Latvia mulls curbing cash payments

Merchants with an annual turnover of more than €50,000 could be required to provide non-cash payment options to their customers. Currently, there is no such mandatory requirement. The Ministry of Finance has included such an idea in its plan to curb the shadow economy, and hopes to introduce the requirement by the end of this year, Latvian Radio reported on March 20.

Most traders already offer their customers the possibility to pay both in cash and non-cash. However, there are still several hundred taxpayers who do not offer card payments at all.

"In general, if we look at taxpayers as legal entities, there are about 41,000 merchants in Latvia who are past the €50,000 turnover threshold, but of these there are only about 800 merchants for whom no information about the bank or payment institution account is known," said Natālija Fiļipoviča, Deputy Director of the Taxpayers' Behavior Analysis and Forecasting Department at the State Revenue Service (VID).

These traders do not have a bank account at all, so they cannot accept cash.

"Not in any form - not through POS terminals, not through transfers. But in real life, of course, the number of companies that do not accept cashless money from customers could be higher, because, of course, the company may not offer customers convenient solutions. So technically [cashless payments] could be offered by a company, but in practice it is not accepted," said Filipoviča.

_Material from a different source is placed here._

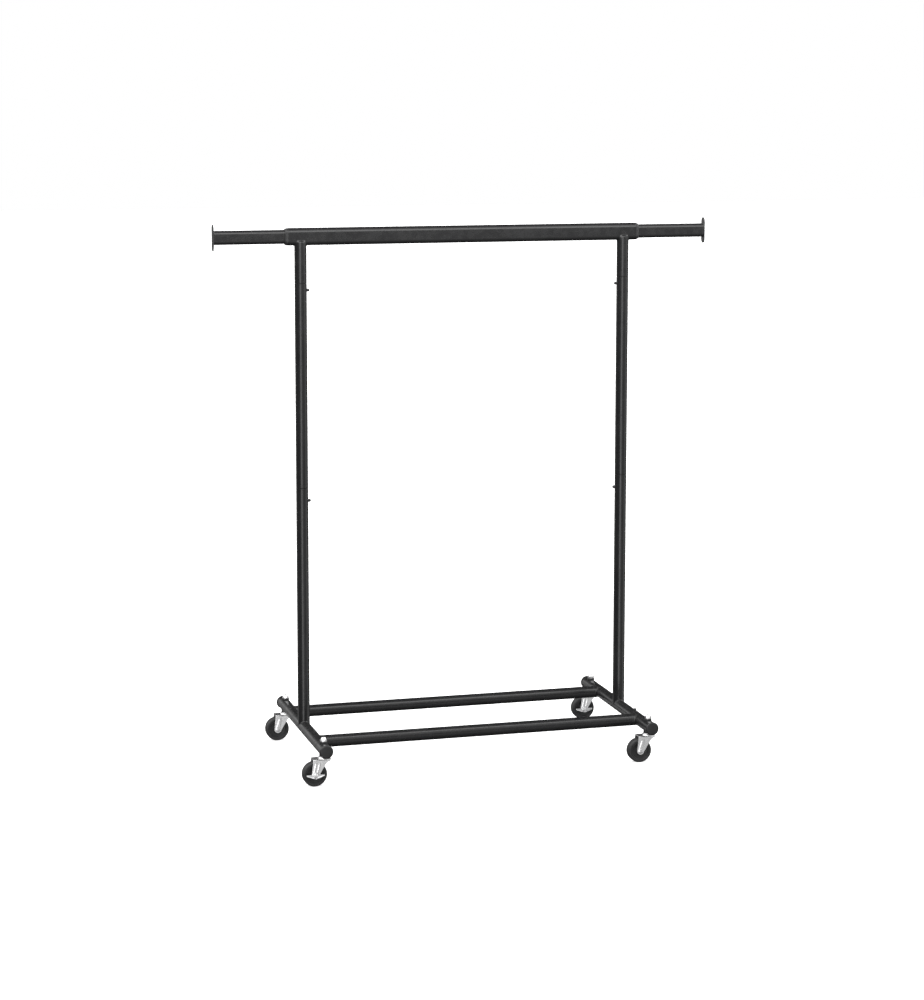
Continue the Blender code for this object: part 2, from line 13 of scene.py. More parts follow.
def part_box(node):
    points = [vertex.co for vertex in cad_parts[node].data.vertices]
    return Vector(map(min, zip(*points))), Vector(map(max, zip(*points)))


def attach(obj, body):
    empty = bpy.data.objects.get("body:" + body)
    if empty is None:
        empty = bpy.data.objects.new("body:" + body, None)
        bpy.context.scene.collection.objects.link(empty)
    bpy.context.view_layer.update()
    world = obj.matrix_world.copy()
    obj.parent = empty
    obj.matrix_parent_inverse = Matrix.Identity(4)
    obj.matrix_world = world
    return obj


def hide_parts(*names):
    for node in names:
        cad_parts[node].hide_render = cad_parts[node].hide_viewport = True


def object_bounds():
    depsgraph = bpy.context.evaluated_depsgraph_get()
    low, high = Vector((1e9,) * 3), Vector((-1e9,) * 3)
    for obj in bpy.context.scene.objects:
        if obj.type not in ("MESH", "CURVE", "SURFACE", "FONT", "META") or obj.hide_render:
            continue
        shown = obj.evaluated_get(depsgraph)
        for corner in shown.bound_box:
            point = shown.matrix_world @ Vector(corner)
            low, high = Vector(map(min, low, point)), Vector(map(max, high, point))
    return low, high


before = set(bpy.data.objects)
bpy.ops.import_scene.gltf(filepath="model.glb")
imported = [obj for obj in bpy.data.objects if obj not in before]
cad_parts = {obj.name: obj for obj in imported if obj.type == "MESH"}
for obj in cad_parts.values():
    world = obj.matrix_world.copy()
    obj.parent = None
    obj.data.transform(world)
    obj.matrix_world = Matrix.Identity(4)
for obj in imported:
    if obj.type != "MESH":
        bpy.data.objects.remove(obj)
CAD_LOW, CAD_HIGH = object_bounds()

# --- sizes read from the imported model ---
SIDES = {"left": -1, "right": 1}
CORNERS = {
    "front_left": (-1, -1),
    "front_right": (1, -1),
    "rear_left": (-1, 1),
    "rear_right": (1, 1),
}
BRAKED = ("front_left", "rear_right")


def middle(node):
    low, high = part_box(node)
    return (low + high) / 2


def span(node):
    low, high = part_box(node)
    return high - low


GAP = 0.0003  # between nodes that touch
TUBE_R = span("side_rail_right").x / 2
TUBE_WALL = 0.0015
BORE_R = TUBE_R - TUBE_WALL
SWAGE_R = BORE_R - GAP
SWAGE_BORE_R = SWAGE_R - TUBE_WALL
SADDLE_R = TUBE_R + GAP  # of a surface that lies against a tube

UPRIGHT_X = middle("side_rail_right").x
SIDE_Z = middle("side_rail_right").z
FRONT_JOINT_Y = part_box("side_rail_right")[0].y
REAR_JOINT_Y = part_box("side_rail_right")[1].y
SIDE_END_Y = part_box("corner_tube_rear_right")[1].y
SIDE_SWAGE = REAR_JOINT_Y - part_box("corner_tube_rear_right")[0].y

RAIL_Z = middle("hanging_rail").z
RAIL_HALF = span("hanging_rail").x / 2
RAIL_W = span("hanging_rail").y
RAIL_H = span("hanging_rail").z
RAIL_WALL = 0.0012
ROD_H, ROD_W, ROD_WALL = 0.040, 0.020, 0.0012
ROD_FLARE = 0.030  # length of the flared inner end, with its cone
ROD_CONE = 0.003

UPRIGHT_SWAGE = 0.060
UPPER_JOINT_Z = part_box("rail_stub_right")[0].z + UPRIGHT_SWAGE
LOWER_JOINT_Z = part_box("upright_middle_right")[0].z + UPRIGHT_SWAGE

STEM_Y = middle("caster_stem_rear_right").y
STEM_R = 0.005
WHEEL_R = span("caster_wheel_rear_right").z / 2
WHEEL_HALF_T = 0.013
TRAIL = UPRIGHT_X - middle("caster_wheel_rear_right").x
HEAD_RISE = 0.0035  # of the swivel head over the fork's top plate
FORK_TOP_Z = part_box("caster_fork_rear_right")[1].z - HEAD_RISE
STEM_TO_RACE = 0.0107  # from under the kingpin's head to the top of its fixed race
RACE_LIFT = 0.0038  # of that race over the fork's top plate
FORK_HALF_Y = 0.017
FORK_T = 0.002
FORK_FOOT_R = WHEEL_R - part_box("caster_fork_rear_right")[0].z
AXLE_R = 0.004
BRAKE_T = 0.0015
BRAKE_HALF_X = span("brake_rocker_front_left").x / 2

FINE_STEPS = 96
TUBE_STEPS = 72
SMALL_STEPS = 40
ARC_STEPS = 20
CORNER_STEPS = 4
FLAT_MARGIN = 0.0006  # from an arc to the point that keeps an oval's side flat
TO_X = Matrix.Rotation(math.pi / 2, 4, "Y")
TO_Y = Matrix.Rotation(-math.pi / 2, 4, "X")
UPSIDE_DOWN = Matrix.Rotation(math.pi, 4, "X")


# --- ways of making a mesh ---
def at(x=0.0, y=0.0, z=0.0):
    return Matrix.Translation((x, y, z))


def loft(rings, closed=False):
    """Quads between rings of equally many points. The end rings are capped, or joined up."""
    work = bmesh.new()
    rows = [[work.verts.new(point) for point in ring] for ring in rings]
    pairs = list(zip(rows, rows[1:]))
    if closed:
        pairs.append((rows[-1], rows[0]))
    else:
        work.faces.new(rows[0])
        work.faces.new(rows[-1])
    for first, second in pairs:
        for i in range(len(first)):
            j = (i + 1) % len(first)
            work.faces.new((first[i], first[j], second[j], second[i]))
    return tidied(work)


def tidied(work):
    """The mesh of a bmesh, with its doubled points merged and its faces pointing out."""
    bmesh.ops.remove_doubles(work, verts=work.verts, dist=1e-7)
    bmesh.ops.recalc_face_normals(work, faces=work.faces)
    mesh = bpy.data.meshes.new("shape")
    work.to_mesh(mesh)
    work.free()
    return mesh


def around(steps):
    return [2 * math.pi * i / steps for i in range(steps)]


def quarter_turn(steps):
    """Angles in equal steps up to a right angle, without the 0."""
    return [math.radians(90 * i / steps) for i in range(1, steps + 1)]


def turned(stations, steps=TUBE_STEPS, closed=True):
    """A profile turned about Z. A station is (radius, height), and either can be a function:
    the radius of the angle, and the height of the radius and the angle."""
    rings = []
    for radius, height in stations:
        ring = []
        for angle in around(steps):
            r = radius(angle) if callable(radius) else radius
            z = height(r, angle) if callable(height) else height
            ring.append((r * math.cos(angle), r * math.sin(angle), z))
        rings.append(ring)
    return loft(rings, closed)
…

In terms of sectors, where most of the merchants without a current account are located, trade, which is a large and important sector in the Latvian economy, is at the top. But it is by no means the only sector with a large number of merchants without bank accounts.

"Real estate, construction, catering and other sectors such as electricity, gas, heating, and air conditioning are also relatively more likely to be without a bank account," Fiļipoviča said.

Atis Bičkovskis, Director of the Department for the Coordination of the Shadow Economy, Ministry of Finance, explained that this regulation has been discussed both in trade associations and in the financial sector, as in the past it has often been argued that cashless payments are disproportionately costly for merchants.

This is why it has been decided that the threshold will be an annual turnover of EUR 50 000. "Based on the calculation of commercial costs and the use of cashless payment solutions, it pays off with an annual turnover of over €35,000. That is why this threshold above €50,000 per year has been set, when customers should be able to pay cashless," said Bičkovskis.

Representatives of entrepreneurs interviewed by Latvian Radio pointed out that this means that the new regulation will essentially apply to all traders.

"If a company works six days a week, every day, then 167 euros a day is really not a big turnover, and a lot of it will fall into this basket. Of course, for small traders, providing this POS terminal will cost something," said Dāvis Vītols, head of the Latvian Chamber of Commerce and Industry's Trade Council.

Henriks Danusēvičs, President of the Latvian Merchants Association, shares similar views, saying that the new regulation will be an additional burden and cost for traders:

"This means that, in principle, they want to impose such an obligation on all sales and service outlets. Given that this service is expensive, so far it has been up to each outlet to assess whether they need to introduce cashless payments because their customers want them and whether they are willing to bear the additional costs of introducing such a cashless payment system."

Hopes to reduce the shadow economy
The Ministry of Finance and the State Revenue Service explained to Latvian Radio that each trader can assess for themselves how much it will ultimately cost to provide cashless payments. The options range from stationary card readers to mobile applications.

Asked about the impact of this regulation on curbing the shadow economy, Atis Bičkovskis said that limiting the use of cash in mutual transactions is only one of 50 proposals included in the shadow economy plan under the auspices of the Ministry of Finance, which is expected to be put into practice by the end of this year.